One of my favorite memories of my mother is so simple. Going "downtown" in Youngstown, Ohio, was wonderful as a child because it meant having my mother all to myself. I remember being dressed up, and holding my mother's hand as we navigated the streets of downtown which seemed so large and exciting. We would always have a chocolate malt in the basement of McKelvey's department store. Oh, that was a treat, served in small glasses and eaten with a little spoon. The excursion was special, because I could be alone with my mother and have all of her attention.

I remember the annual "Mother's Day" luncheons at our church. The event was special, even though, in retrospect, it was held in the church's sterile recreation hall, but dressing up and having decorations, entertainment, little favors and a luncheon and punch was special. Mother's Day meant making up cards with sentiments that matched the letter's in the title. I wonder what I wrote? M - mother, O - omnipotent, T - tender, H - heroine, E - energetic, R - red head??? Who knows. And how many of us planted some seeds in a Dixie cup at school and took home a straggly marigold? My youngest, Sam, gave me one that grew into a 3 foot flower that I treasured.

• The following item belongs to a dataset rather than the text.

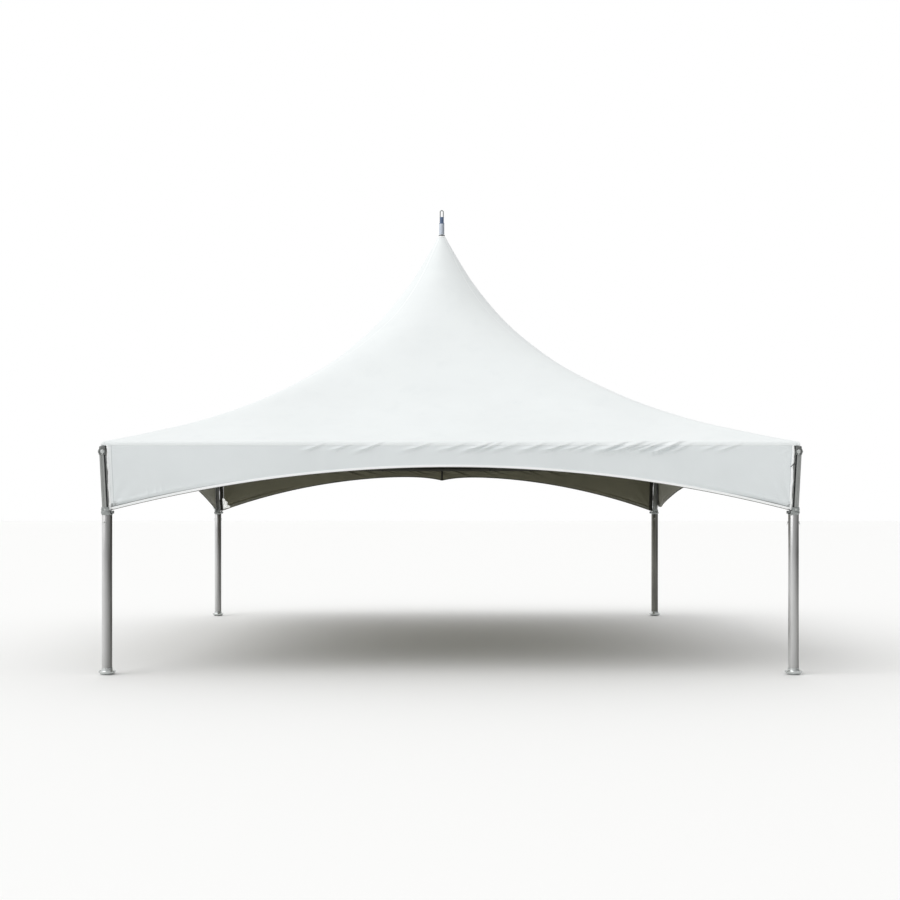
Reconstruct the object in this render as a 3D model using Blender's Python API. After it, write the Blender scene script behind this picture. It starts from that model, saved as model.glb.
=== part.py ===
"""High-peak marquee tent, 20 ft square: four legs, an eave frame, a flying mast on crossed cables and a tensioned
fabric cover with arched valances. Metres, +Z up, origin on the ground under the mast, front towards -Y."""

import math

import bmesh
import bpy
from mathutils import Matrix, Vector

# Plan and heights
HALF_SPAN = 3.05            # leg axis to the tent's centre, in x and in y
EAVE_HALF = 3.095           # outer face of the cover along the eave
EAVE_Z = 2.030              # seam between the roof and the valances
PEAK_HALF = 0.044           # radius of the cover's hole at the mast
GAP = 0.0003                # running gap between pieces that touch

# Cover
COVER_THICK = 0.004
ROOF_PROFILE = (            # distance from the mast and height at the middle of a side, peak to eave bend
    (PEAK_HALF, 4.580),
    (0.16, 4.373),
    (0.32, 4.110),
    (0.55, 3.794),
    (0.85, 3.443),
    (1.25, 3.028),
    (1.75, 2.642),
    (2.30, 2.342),
    (2.75, 2.173),
)
HIP_DEPTH = 1.17            # depth below the peak at which the hips start to show
HIP_POWER = 4.5
HIP_CLOSE = 4               # how late the hips turn sharp on their way to the eave's corners
ROOF_LEVELS = 16
ROOF_COLUMNS = 14
COLUMN_CROWDING = 1.5       # above 1, the columns crowd towards the hips
LEVEL_CROWDING = 1.5        # above 1, the levels crowd towards the peak
BEND_STEP = 15              # degrees between the cover's points where it bends over an eave tube
BEND_START = 75             # angle above the horizontal at which the cover meets the eave tube
VALANCE_THICK = 0.003
VALANCE_TOP_HALF = 3.040
VALANCE_FOOT_HALF = 3.020
VALANCE_LEAN = 0.022        # the foot of a valance lies this far inside its top
VALANCE_COLUMNS = 28
HEM_CORNER_Z = 1.455
HEM_RISE = 0.382            # rise of the arched hem from its corners to its middle
BACK_RISE = 0.495           # the same on the back valance, whose arch is fuller
BACK_POWER = 2.2
SCALLOP_X = 0.08            # the back hem dips here, at its middle seam
SCALLOP_DIP = 0.065
SCALLOP_REACH = 0.25

# Legs, feet and collars
LEG_R = 0.045
LEG_WALL = 0.0035
LEG_TOP = 1.415
PLATE_FLOOR = 0.008         # the leg stands this far above the ground, inside the plate's hub
PLATE_OUTLINE = (           # radius and height, from the hub's top over the rim to the flat underside
    (0.0470, 0.056),
    (0.0520, 0.034),
    (0.0620, 0.026),
    (0.0715, 0.031),
    (0.0755, 0.028),
    (0.0740, 0.018),
    (0.0650, 0.006),
    (0.0520, 0.000),
)
PLATE_SPIGOT_TOP = 0.120
SPIGOT_TAPER = 0.006
COLLAR_R = 0.053
COLLAR_NECK_R = 0.0475
COLLAR_NECK_TOP = 1.426
COLLAR_TOP = 1.448
COLLAR_SPIGOT = 0.120       # how far the collar reaches down into the leg
SOCKET_TOP = 1.485
SOCKET_HALF = 0.0335
HEM_LUG_NEAR = 0.030        # from the leg's axis to the near and the far side of a lug under a hem corner
HEM_LUG_FAR = 0.068
HEM_LUG_HALF = 0.008
HEM_LUG_FOOT = 1.426
TUBE_SIDES = 24

# Corner posts and crowns
POST_HALF = 0.029
POST_FOOT = HALF_SPAN + 0.008
POST_HEAD = HALF_SPAN + 0.027
POST_CORNER_R = 0.007
GROOVE_HALF = 0.0065
GROOVE_DEPTH = 0.009
CROWN_FOOT = 1.945
CROWN_TOP = 2.0265
CROWN_HALF = 0.034
CROWN_CUT = 0.020           # flat cut off the block's inner corner
CROWN_BEND = 0.026          # radius of its outer corner
CABLE_LUG_REACH = 4.262     # from the mast's axis, along the diagonal, to the lug's face
CABLE_LUG_END = 4.340       # and to its root in the block
CABLE_LUG_Z = 2.003
CABLE_LUG_HALF_HEIGHT = 0.016
CABLE_LUG_HALF_WIDTH = 0.0045

# Eave tubes
EAVE_R = 0.024
EAVE_WALL = 0.003
EAVE_AXIS = EAVE_HALF - COVER_THICK - GAP - EAVE_R
EAVE_AXIS_Z = 2.043
SHOULDER_END = 3.020        # the crown's shoulder ends here, and the tube begins
SPIGOT_END = 2.940

# Mast
MAST_R = 0.029
MAST_WALL = 0.003
MAST_TOP = 4.735
CUP_FOOT = 1.957
CUP_FLOOR = 1.970
CUP_TOP = 2.050
CUP_R = 0.045
FOOT_PLATE_REACH = 0.085
FOOT_PLATE_Z = 1.975
FOOT_PLATE_HALF = 0.010
HEAD_REACH = 0.14           # the head holds the cover out to this distance from the mast
HEAD_CLEAR = 0.0006
HEAD_RIM = 0.012
HEAD_DEPTH = 0.030
RING_R = 0.047
RING_HEIGHT = 0.014
EDGE = 0.003                # bevel on the small turned pieces
PLUG_R = 0.0235
PLUG_TOP = 4.812
EYE_HALF = 0.0175
EYE_ROD_R = 0.0058
EYE_TOP = 4.895
EYE_SINK = 0.010            # how far the eye's legs reach into the plug
PLUG_STEM = 0.050           # length of the plug inside the mast
PLUG_FLANGE = 0.008

# Cables
CABLE_R = 0.005
TURNBUCKLE_LENGTH = 0.30
TURNBUCKLE_R = 0.015
SCREW_R = 0.008
SCREW_LENGTH = 0.05
SCREW_SHOULDER = 0.008

CORNERS = ("back_right", "back_left", "front_left", "front_right")
SIDES = ("back", "left", "front", "right")

for old in list(bpy.data.objects):
    bpy.data.objects.remove(old, do_unlink=True)


def linear(hex_colour):
    """An sRGB hex colour as the linear RGBA that a shader takes."""
    channels = [int(hex_colour[i : i + 2], 16) / 255 for i in (0, 2, 4)]
    return [c / 12.92 if c <= 0.04045 else ((c + 0.055) / 1.055) ** 2.4 for c in channels] + [1.0]


def finish(name, hex_colour, roughness, metallic):
    material = bpy.data.materials.new(name)
    material.use_nodes = True
    shader = material.node_tree.nodes["Principled BSDF"]
    shader.inputs["Base Color"].default_value = linear(hex_colour)
    shader.inputs["Roughness"].default_value = roughness
    shader.inputs["Metallic"].default_value = metallic
    return material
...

I could go on and on with memories. But the essence is simple. That being a mother is special. And having a mother is special. There is a bond and understanding that is shared by all mothers. Tomorrow I will journey north to Ft. Lauderdale to meet with one of my dearest friends, her daughter and her daughter's friend and mother for a Mother's Day luncheon somewhere on the beach. We will be basking in the glow of that bond. And I wish all of the women I know who share this bond with me, the best and most joyous Mother's Day.

Saturday, May 1, 2010

You Know You are Drunk When...

I worked the desk at the Sea Dell today. One of the first people in the door was a very disheveled man who had that odor people have when they drink too much and the alcohol metabolizes right through the pores.

He threw a key on a fob on the desk and asked if it belonged to our property. It didn't. He had been driving around in a taxi trying to figure out where he had rented a room last night. He had no receipt and just knew it was "around here somewhere." Being a resort town, good luck.

He was annoyed that I wouldn't find out where it came from. I will help a guest plan excursions, find a restaurant, even call home overseas on our cell phone or mail that phone charger they left behind, but I draw the line on helping a drunk figure out where he rented a room. Well, I might have if he had been nicer but he was rude because the key didn't belong to our place. At least he wasn't driving!